Local Government 101 - Local Budget Process
A major aspect of ensuring the delivery of quality early childhood programming is adequate and sustainable funding. There is a strong interaction between state policymaking and local authority and responsibility to craft a budget that invests in quality communities and supports children. Local governments are increasingly at the forefront of smart policy and investment strategies that can improve systems and outcomes for children.
Caution: Local investment cannot replace state and federal support. The need for investments in young children far exceeds a community’s capacity to meet on its own.
Ability to Raise Local Funds Impacted by State Law
North Carolina’s state tax code has undergone significant changes in recent years. These changes have implications for local governments in terms of the availability of revenue, responsibility for service delivery and tools available at the local level to fund quality services for children and families. Local governments derive authority to make spending decisions from state law. In other words, the state tells local governments what they can and cannot do. North Carolina General Statutes outline the purposes for which municipalities, counties or other special local governing bodies may raise funds. For early childhood, there are existing authorizations in General Statute (law) that provide opportunity for early childhood advocates to seek local dollars.
State law also establishes the authority for local governments to raise revenue and set tax rates. The state makes regular adjustments to that authority, which impacts local budgets.
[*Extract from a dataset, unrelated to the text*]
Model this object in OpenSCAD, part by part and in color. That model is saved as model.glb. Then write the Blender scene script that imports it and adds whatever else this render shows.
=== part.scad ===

The state grants no authority to fund education with one exception. G.S. 160A- 456 allows municipalities to establish and/or fund programs to improve education and the general welfare of low- or moderate-income citizens. Therefore, local governments currently are authorized for investments that target those most in need.
Similarly, counties have authority to fund the education of their citizens and social services with limits placed through statute on specific programs in education delivered through the School District or with a focus on low- and moderate-income citizens.
Participatory budgeting is a democratic process for community members to make decisions about how to spend public money at the municipal or county level. A portion of the budget is set-aside for taxpayers to decide how to use the funds. The local government entity must decide to use participatory budgeting in its community and then establish a process.
While processes vary by community, a typical process involves a local government setting aside funds for the process, community residents brainstorming and sharing ideas on spending, developing proposals for projects and ultimately voting on the projects to be funded. The local government then implements the decision.
In Greensboro, NC, community members from five districts directly decide how to spend $100,000 per district for a total of $500,000. At each year’s budget cycle, the City Council must approve the amount of funds available for the participatory process. In 2016, about 1,200 residents participated in the process. Winning projects are submitted to the Greensboro City Manager for inclusion in the recommended budget and then sent to the City Council for adoption.
2016 is the first year that Greensboro has used participatory budgeting. From updating park equipment to building bus shelters and crosswalks, the city is engaging residents on how a portion of the city budget is spent. In 2017, 1,199 residents voted for 25 projects to be funded in the 2018-2019 budget cycle.
Many communities across the country use participatory budgeting in their annual budget process. Participatory budgeting could be one way to start a conversation about community investments in early learning.